こういうのってヨーロッパの人たち意識的にやったのかどうか、それとも、なんとなくやったのかどうかも、わからん。


麦じゃなくてあらゆる精霊全般(エクソシストとかw)に対する考え?という可能性も?


でもどんどん束にされてカードは減らされていくとともに居場所がおいつめられていくババ、ってまんまじゃね?

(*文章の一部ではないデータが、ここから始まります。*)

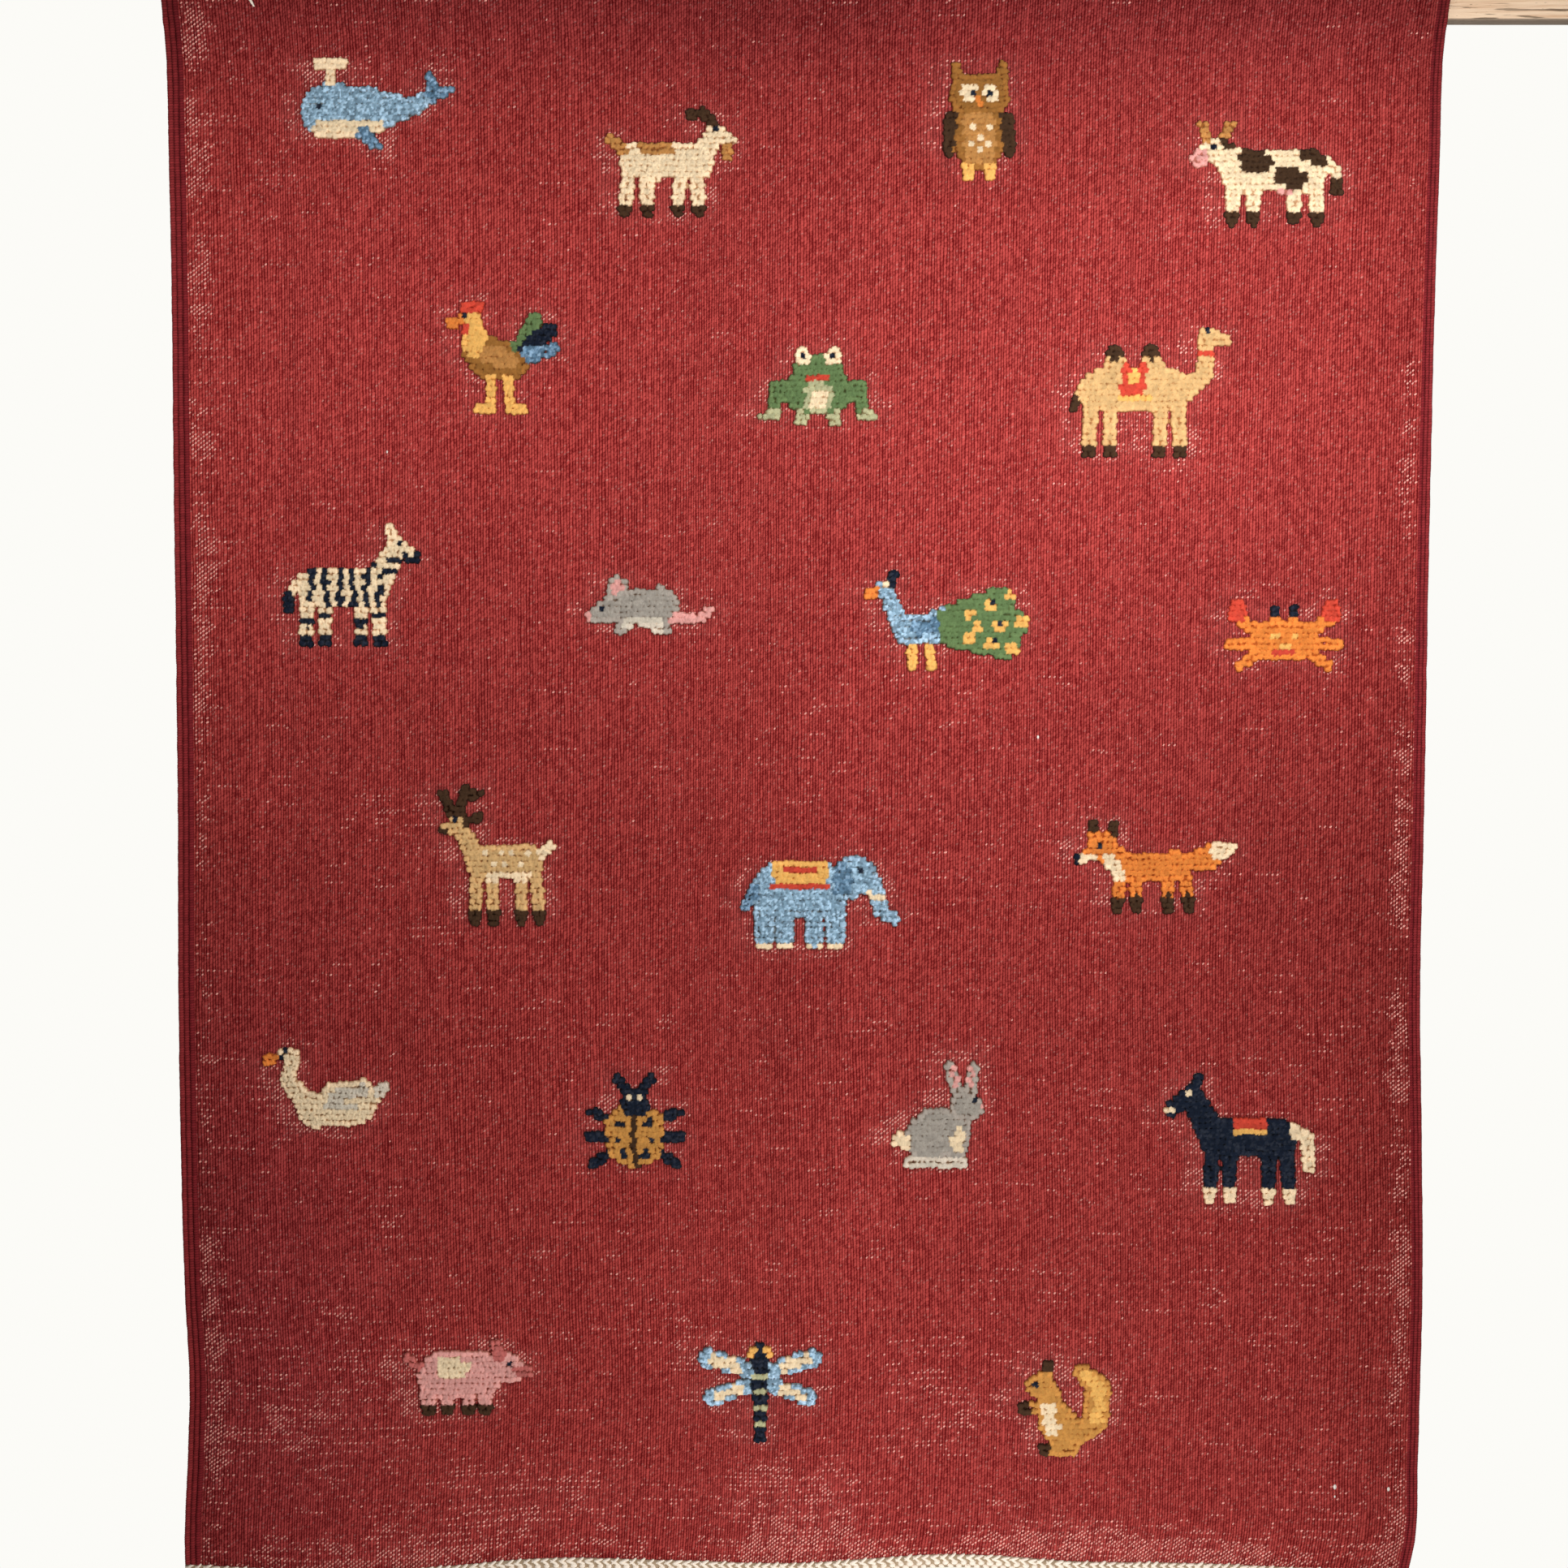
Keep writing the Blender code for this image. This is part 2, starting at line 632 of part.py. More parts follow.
def lay_figure(builder, place):
    """Flat faces over a figure: lattice squares inside it, and cut squares along its edge."""
    steps = np.arange(-LATTICE_REACH, LATTICE_REACH + 1) * LATTICE
    x, z = np.meshgrid(steps, steps, indexing="ij")
    inside = inside_by(x, z, FIGURES[place.figure], place.faces)
    made = {}

    def corner(a, b):
        """The lattice point a, or the crossing of the figure's edge between a and b."""
        key = (min(a, b), max(a, b))
        if key not in made:
            share = 0.0
            if a != b:
                share = float(np.clip(inside[a] / (inside[a] - inside[b]), *CROSSING_RANGE))
            across = place.across + x[a] + share * (x[b] - x[a])
            height = CLOTH_TOP - place.down + z[a] + share * (z[b] - z[a])
            made[key] = builder.verts.new((across, 0.0, height))
        return made[key]

    for i in range(len(steps) - 1):
        for j in range(len(steps) - 1):
            square = ((i, j), (i + 1, j), (i + 1, j + 1), (i, j + 1))
            ring = []
            for a, b in zip(square, square[1:] + square[:1]):
                if inside[a] > 0:
                    ring.append(corner(a, a))
                if (inside[a] > 0) != (inside[b] > 0):
                    ring.append(corner(a, b))
            if ring:
                builder.faces.new(ring)


def build_figure(place, collection, material):
    """One figure of cut pile: a raised slab that follows the swells of the cloth below it."""
    builder = bmesh.new()
    lay_figure(builder, place)
    builder.normal_update()
    bmesh.ops.dissolve_limit(
        builder,
        angle_limit=OUTLINE_ANGLE,
        verts=builder.verts,
        edges=builder.edges,
    )
    for x in cloth_across(np.linspace(0.0, 1.0, CLOTH_COLUMNS + 1), place.down):
        if abs(x - place.across) < LATTICE_REACH * LATTICE:
            everything = builder.verts[:] + builder.edges[:] + builder.faces[:]
            bmesh.ops.bisect_plane(builder, geom=everything, plane_co=(x, 0, 0), plane_no=(1, 0, 0))
    bmesh.ops.triangulate(builder, faces=builder.faces)
    face = CLOTH_THICKNESS / 2 + SEAT_GAP
    for vert in builder.verts:
        vert.co.y = float(depth_at(vert.co.x, vert.co.z)) - face
    figure = add_object("figure_" + place.figure, builder, collection, material)
    add_solidify(figure, PILE_HEIGHT, 1.0)


def build_bar(collection, material):
    """The plain wooden bar behind the top of the rug, its edges worn round."""
    builder = bmesh.new()
    bmesh.ops.create_cube(builder, size=1.0)
    bmesh.ops.scale(builder, vec=(BAR_RIGHT - BAR_LEFT, BAR_DEPTH, BAR_HEIGHT), verts=builder.verts)
    middle = ((BAR_LEFT + BAR_RIGHT) / 2, -BAR_DEPTH / 2, 0.0)
    bmesh.ops.translate(builder, vec=middle, verts=builder.verts)
    bar = add_object("hanging_bar", builder, collection, material)
    rounding = bar.modifiers.new("Worn edges", "BEVEL")
    rounding.width = BAR_EDGE_ROUNDING
    rounding.segments = 2
    rounding.limit_method = "NONE"


def main():
    for old in list(bpy.data.objects):
        bpy.data.objects.remove(old, do_unlink=True)
    collection = bpy.data.collections.new("wool_rug")
    bpy.context.scene.collection.children.link(collection)
    ground = yarn_material("red_wool", (0.33, 0.035, 0.032), 0.95)
    cords = yarn_material("dark_red_wool", (0.24, 0.028, 0.026), 0.95)
    cotton = yarn_material("cream_cotton", (0.86, 0.74, 0.54), 0.9)
    wood = yarn_material("weathered_wood", (0.62, 0.44, 0.29), 0.8)
    yarns = {name: yarn_material(name + "_pile", rgb, 0.95) for name, rgb in YARNS.items()}
    build_cloth(collection, ground)
    build_selvedge("left", collection, cords)
    build_selvedge("right", collection, cords)
    build_lower_braid(collection, cotton)
    build_upper_braid(collection, cotton)
    build_bar(collection, wood)
    for place in PLACES:
        build_figure(place, collection, yarns[place.yarn])


main()
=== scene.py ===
"""The looks of a wool rug that hangs in front of a wooden bar.

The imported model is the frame: metres, +Z up, origin on the bar's back face at the rug's
centre line, the rug's face towards -Y. Every soft piece is worked out here as a numpy
surface from the same edges, lower end and swells as the model, and takes its node's place.
"""
from typing import NamedTuple

import bpy
import numpy as np
from bpy.props import FloatProperty, FloatVectorProperty, IntProperty, PointerProperty
from bpy.types import Operator, Panel, PropertyGroup
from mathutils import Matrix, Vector


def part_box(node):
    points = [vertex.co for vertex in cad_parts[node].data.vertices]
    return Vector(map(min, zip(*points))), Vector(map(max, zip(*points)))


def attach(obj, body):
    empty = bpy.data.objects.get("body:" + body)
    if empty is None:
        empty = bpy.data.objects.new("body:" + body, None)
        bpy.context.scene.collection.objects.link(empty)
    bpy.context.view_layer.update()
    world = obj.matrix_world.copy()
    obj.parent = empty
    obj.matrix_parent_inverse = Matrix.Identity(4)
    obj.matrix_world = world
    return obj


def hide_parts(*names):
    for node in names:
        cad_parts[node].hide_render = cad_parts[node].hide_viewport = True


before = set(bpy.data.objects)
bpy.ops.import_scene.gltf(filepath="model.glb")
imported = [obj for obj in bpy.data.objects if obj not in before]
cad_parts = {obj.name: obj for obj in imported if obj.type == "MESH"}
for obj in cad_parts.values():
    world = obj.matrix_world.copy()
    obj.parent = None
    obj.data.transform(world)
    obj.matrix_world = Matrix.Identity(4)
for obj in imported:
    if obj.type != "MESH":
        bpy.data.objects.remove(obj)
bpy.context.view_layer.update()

bl_info = {
    "name": "Wool rug",
    "version": (1, 0, 0),
    "blender": (4, 5, 0),
    "location": "View3D > Sidebar > Rug",
    "description": "Weaves, knots and hangs a flat-woven wool rug with small pile figures",
    "category": "Object",
}

MILLIMETRE = 0.001

# The cloth and its bar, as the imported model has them
CLOTH_LENGTH = 1.500
CLOTH_TOP = 0.008
CLOTH_THICKNESS = 0.003
SEAT_GAP = 0.0004
BAR_DEPTH = 0.018
BAR_FACE = -BAR_DEPTH - SEAT_GAP
BAR_CLEARANCE = 0.0024
LEAVES_BAR_FROM = 0.011
CLEAR_OF_BAR_FROM = 0.029
SWELLS_FROM = 0.080
SELVEDGE_WIDTH = {"left": 0.0155, "right": 0.0113}
INWARD = {"left": 1, "right": -1}
CORD_BULGE_SHARE = 0.46
CORDS_ON_BAR_TO = 0.032
UNDER_CORDS = 0.0012

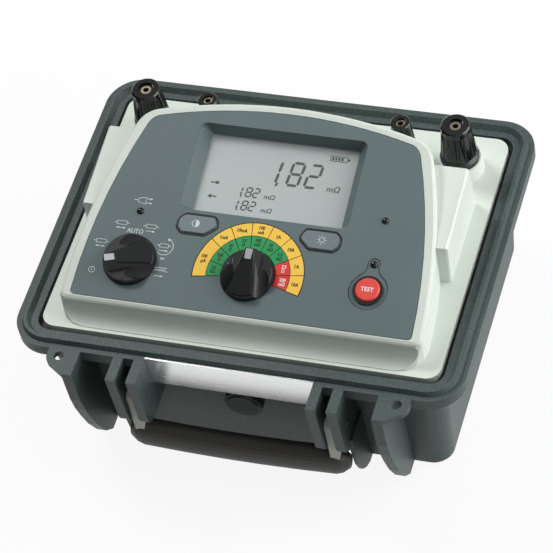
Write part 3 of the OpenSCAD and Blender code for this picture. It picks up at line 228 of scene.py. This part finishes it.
# Carrying handle.
# Two pale nylon arms swing on plated steel pins between the lugs. The grip is a soft black rubber
# moulded over the bar between them, and it hangs down in front of the case.
pin_steel = metal("pin_steel", "b9bbbc", (0.2, 1, 1), 1500, 0.3, 0.15, 0.00001)
arm_nylon = moulded("arm_nylon", "e2e4d8", "eceee4", 0.3, 2300, 0.45, 0.15, 0.00004)
grip_rubber = moulded("grip_rubber", "393734", "474441", 0.35, 3000, 0.5, 0.2, 0.00004)
dress(pin_steel, "handle_pins")
dress(arm_nylon, "handle_arms")
dress(grip_rubber, "handle_grip")


# Deck with the console.
# One moulding in a pale grey-green ABS, eroded to a satin grain. It drops into the rim on its seal,
# and the console that stands up from it has rounded edges that catch the light.
deck_plastic = moulded("deck_plastic", "d3dbd2", "dce3db", 0.3, 2100, 0.42, 0.16, 0.00005,
                       Specular_IOR_Level=0.35)
dress(deck_plastic, "deck_moulding")


# Fascia.
# A thin grey polycarbonate panel with a fine texture, glued into the face of the console. The frame of
# the display is moulded in the same grey, and slopes down to the window.
fascia_film = moulded("fascia_film", "617072", "697879", 0.35, 4200, 0.5, 0.12, 0.00002,
                      Specular_IOR_Level=0.25)
frame_plastic = moulded("frame_plastic", "5d6c6e", "667577", 0.3, 3600, 0.42, 0.12, 0.00002,
                        Specular_IOR_Level=0.3)
dress(fascia_film, "fascia_panel")
dress(frame_plastic, "display_frame")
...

なんか無性に腹が立ったので(異文化の生業に対する民俗学的知識の枠組みなんてものをなんの断りなしに幼少期にひろめられたという)
がーっと「書こうか!」と思ったけど、私の知りたいものがでてくるかどうかわからなくなってきたので(”下手人”の感情みたいなものに触れられるかどうか)保留中。
果たして西洋人の側に明確な意図があったのかどうか(どこの国からなんでしょうねぇ)。
なんか調べなければならなそうな範囲がものすごく広くなりそうな気もして、それがわたしの主たる関心といえないような気もしたので、


誰か追及してくれたら読みたいデース。





わたしのほうはというと、パキスタンの山奥(人々自身はアフガニスタンからの来歴)でわたしが見てきたことによって、いろんな新しい関心がヨーロッパを含めて呼び起こされていること自体が楽しい。

わたしがここを調べたことで、ヨーロッパの文化と思われていたものが、実はパキスタン、アフガニスタンまで広がっていたとか、それは「ヨーロッパ」の文化じゃなくて「麦農耕&牧畜」の文化じゃないのか、といった読み替えを提案できるようになっていくことが、嬉しい。


女性の調査者ってのもまた少ないしねぇ。